I never saw any usage of two dots + exclamation/interrogation mark instead of ellipsis + mark. It may be included as a font stylistic option, but I personally dislike this –it will seem an error for almost all readers.

Michael_Rowley's picture

'There is a Unicode "double dot" character (uni2025, twodotenleader)'

It's described as a twodotleader, but the final edition of Hart's Rules says that two full points should be used when someone's initial is not known (for instance, in a bibliography).

billtroop's picture

The interesting question is how to design the ellipsis glyph. Should the dots be the same size as the period? No less an authority than Matthew Carter sometimes makes them the same, sometimes different. What's the ideal? How should they be spaced, and conceivably kerned, in relation to the period? If you are doing a four-dot ellipse (i.e. an end-of-sentence ellipse) then is it desirable that the dots of the ellipse be different from the dots of the period?

dezcom's picture

Go ahead, Bill, connect the dots for us ;-)

John Hudson's picture

Most of the time, I make the ellipsis dots the same size as the full stop (period).
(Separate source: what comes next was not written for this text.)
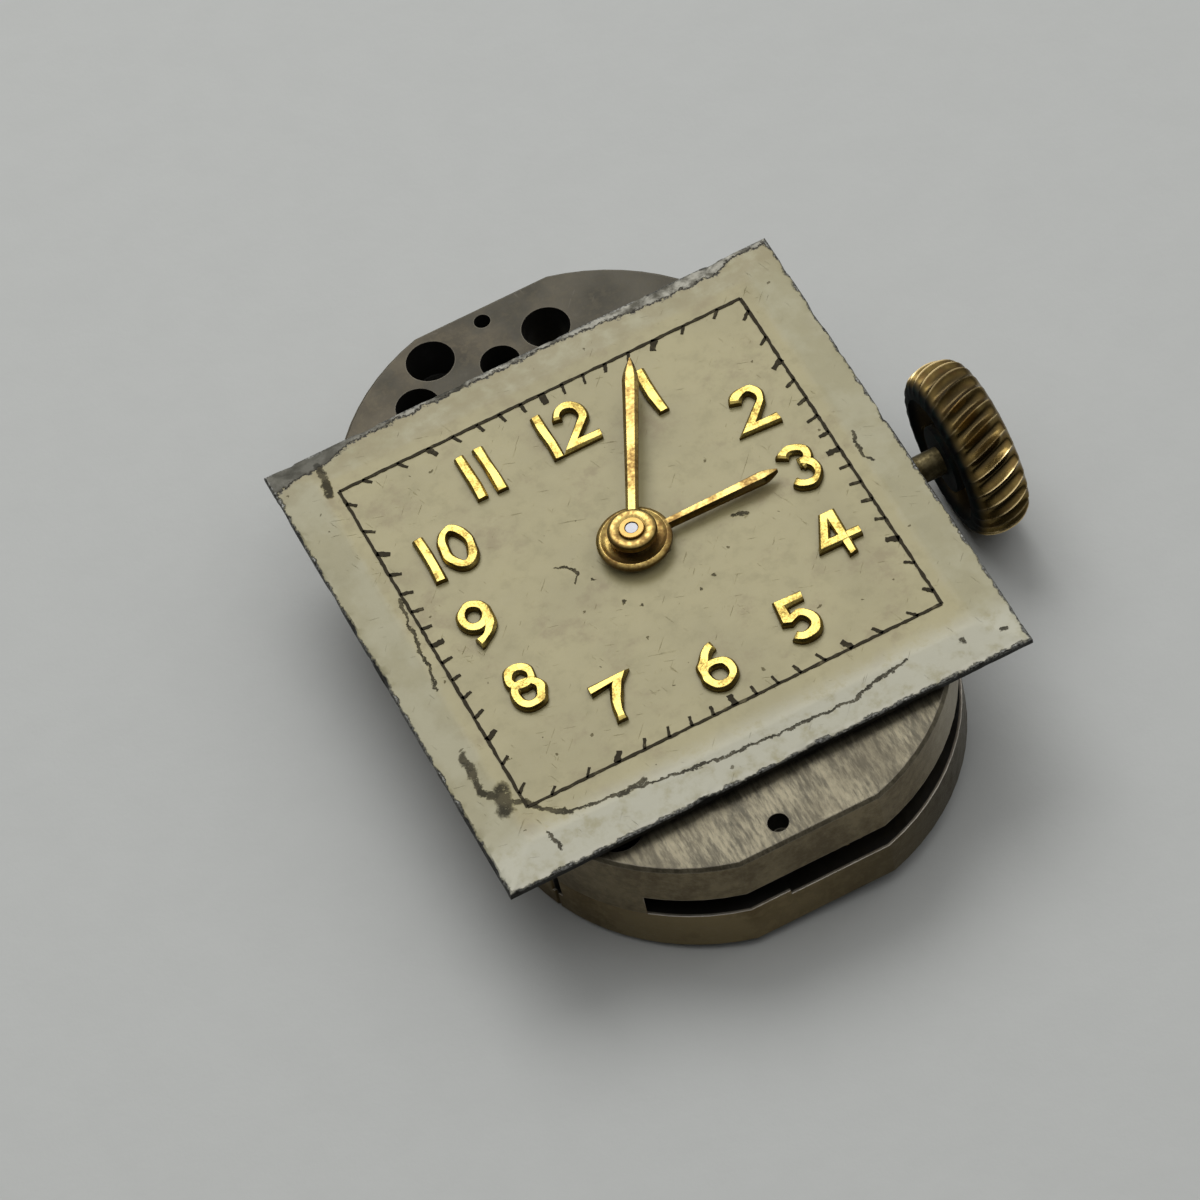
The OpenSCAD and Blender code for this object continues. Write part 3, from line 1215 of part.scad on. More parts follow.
cock_edge = balance_at + polar(2.6, 160);
cock_head_r = 0.34;
module balance_cock() color(silvered) difference() {
    union() {
        bridge_blank(cock_lv[0]) cock_2d();
        slab(cock_lv[0], cock_lv[1]) {
            link_2d(balance_at, cock_edge, 2.0);
            translate(balance_at) circle(r = 1.5);
        }
    }
    post(balance_at, cap_jewel_r, cock_lv[0] - eps, cock_lv[1] + eps);
    post(stud_at, stud_r + 0.01, 0, spring_lv[0]);
    bridge_screw_hole(cock_screw_at, cock_head_r);
    steady_pin_hole(steady_pins_at[4]);
}
module balance_cap_jewels() color(ruby) {
    difference() {
        post(balance_at, cap_jewel_r, 0.26, cock_lv[1]);
        post(balance_at, pivot_r + run_gap, 0.27, cock_lv[1] + eps);
    }
}
module regulator_index() color(steel) translate(balance_at) difference() {
    slab(index_lv[0], index_lv[1]) {
        circle(r = 0.62);
        rotate(65) translate([0, -0.08]) square([1.75, 0.16]);
        rotate(212) translate([0, -0.1]) square([1.2, 0.2]);
    }
    post([0, 0], cap_jewel_r + 0.06, 0, bridge_t);
}

main_plate();
dial();
hour_numerals();
hour_hand();
minute_hand();
cannon_pinion();
hour_wheel();
minute_wheel();
minute_wheel_post();
dial_washer();
setting_wheel();
clutch_wheel();
winding_pinion();
winding_stem();
crown();
setting_lever();
setting_lever_screw();
setting_lever_spring();
yoke();
yoke_spring();
dial_side_screws();
dial_foot_screws();
barrel_drum();
barrel_cover();
barrel_arbor();
mainspring();
ratchet_wheel();
ratchet_screw();
crown_wheel();
crown_wheel_core();
crown_wheel_screw();
click();
click_screw();
click_spring();
barrel_bridge();
train_bridge();
bridge_screws();
steady_pins();
centre_wheel();
third_wheel();
fourth_wheel();
escape_wheel();
pallet_lever();
pallet_stones();
pallet_cock();
pallet_cock_screw();
plate_jewels();
bridge_jewels();
balance_wheel();
balance_screws();
balance_staff();
roller();
impulse_jewel();
hairspring();
hairspring_stud();
balance_cock();
balance_cap_jewels();
regulator_index();
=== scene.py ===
import json
import math
import random

import bmesh
import bpy
from mathutils import Matrix, Vector, noise


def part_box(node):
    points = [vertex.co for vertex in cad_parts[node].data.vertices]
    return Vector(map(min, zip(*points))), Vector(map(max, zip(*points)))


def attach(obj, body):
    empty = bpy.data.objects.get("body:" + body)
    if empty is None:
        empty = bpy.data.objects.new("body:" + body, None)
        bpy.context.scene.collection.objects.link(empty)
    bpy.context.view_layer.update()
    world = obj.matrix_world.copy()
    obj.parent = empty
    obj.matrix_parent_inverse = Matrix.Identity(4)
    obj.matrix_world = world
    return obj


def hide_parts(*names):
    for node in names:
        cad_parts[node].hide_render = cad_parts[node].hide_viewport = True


bl_info = {
    "name": "Form Watch Movement",
    "version": (1, 0, 0),
    "blender": (4, 5, 0),
    "location": "View3D > Sidebar > Movement",
    "description": "Dresses a hand-wound watch movement: worn dial, gilt hour numerals and fluted crown",
    "category": "Object",
}

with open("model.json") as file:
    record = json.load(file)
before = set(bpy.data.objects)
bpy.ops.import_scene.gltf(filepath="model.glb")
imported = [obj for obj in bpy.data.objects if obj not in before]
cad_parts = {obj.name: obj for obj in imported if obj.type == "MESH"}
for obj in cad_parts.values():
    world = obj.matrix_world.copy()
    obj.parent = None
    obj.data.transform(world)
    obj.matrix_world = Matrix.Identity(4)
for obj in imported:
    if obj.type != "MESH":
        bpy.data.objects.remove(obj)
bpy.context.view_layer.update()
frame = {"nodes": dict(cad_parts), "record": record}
NODES = frame["nodes"]
MM = 0.001


def box_mm(node):
    """Lowest and highest corner of a CAD node in millimetres."""
    low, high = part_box(node)
    return low / MM, high / MM


DIAL_LOW, DIAL_HIGH = box_mm("dial")
DIAL_TOP = DIAL_HIGH.z
DIAL_HALF_X = (DIAL_HIGH.x - DIAL_LOW.x) / 2
DIAL_HALF_Y = (DIAL_HIGH.y - DIAL_LOW.y) / 2
DIAL_MIDDLE_Y = (DIAL_LOW.y + DIAL_HIGH.y) / 2
PLATE_LOW, PLATE_HIGH = box_mm("main_plate")
FACE_Z = PLATE_HIGH.z
PLATE_CORNER = (0.2, 3.35)  # Centre of the arcs that round the plate's ends
DIAL_FEET = [(PLATE_LOW.x + 0.73, -1.9), (PLATE_HIGH.x - 1.08, 3.9)]
DIAL_FOOT_RADIUS = 0.25
NUMERAL_TOP = box_mm("hour_numerals")[1].z
HOUR_LOW, HOUR_HIGH = box_mm("hour_hand")
MINUTE_LOW, MINUTE_HIGH = box_mm("minute_hand")
CROWN_LOW, CROWN_HIGH = box_mm("crown")
CROWN_MIDDLE = (CROWN_LOW.x + CROWN_HIGH.x) / 2
CROWN_HALF = (CROWN_HIGH.x - CROWN_LOW.x) / 2
CROWN_RADIUS = (CROWN_HIGH.z - CROWN_LOW.z) / 2
STEM_Z = (CROWN_LOW.z + CROWN_HIGH.z) / 2

# Centres of the applied numerals on the dial, in millimetres
NUMERALS = {
    12: (0.01, 3.67), 1: (2.11, 3.60), 2: (3.82, 1.96), 3: (4.01, -0.05), 4: (3.85, -2.10), 5: (2.14, -3.65),
    6: (0.05, -3.82), 7: (-2.17, -3.50), 8: (-3.70, -2.11), 9: (-3.86, -0.06), 10: (-3.64, 2.03),
    11: (-2.09, 3.56),
}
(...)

In display types, I might make them slightly smaller, and also more tightly spaced. In text type, I prefer quite loose spacing of ellipsis dots, since if they are too tight they look like a grey line. I set the left sidebearing to be the same as that of the period, and I set the right sidebearing so that a period after the ellipsis is the same distance from the third dot as the ellipsis dots are from each other.

kentlew's picture

> How should they be spaced, and conceivably kerned, in relation to the period?

See also: http://typophile.com/node/42278

billtroop's picture

Thanks Kent, both threads are interesting. I only wish I had documented my own decisions over the years, because I've completely forgotten what I did and why. I sure hope the new Fontlab will have a note field for each glyph (if it doesn't already), as well as multiple background layers . . . .

John Hudson's picture

Bill:I sure hope the new Fontlab will have a note field for each glyph (if it doesn't already)...

It does. Glyph notes are particularly useful when collaborating.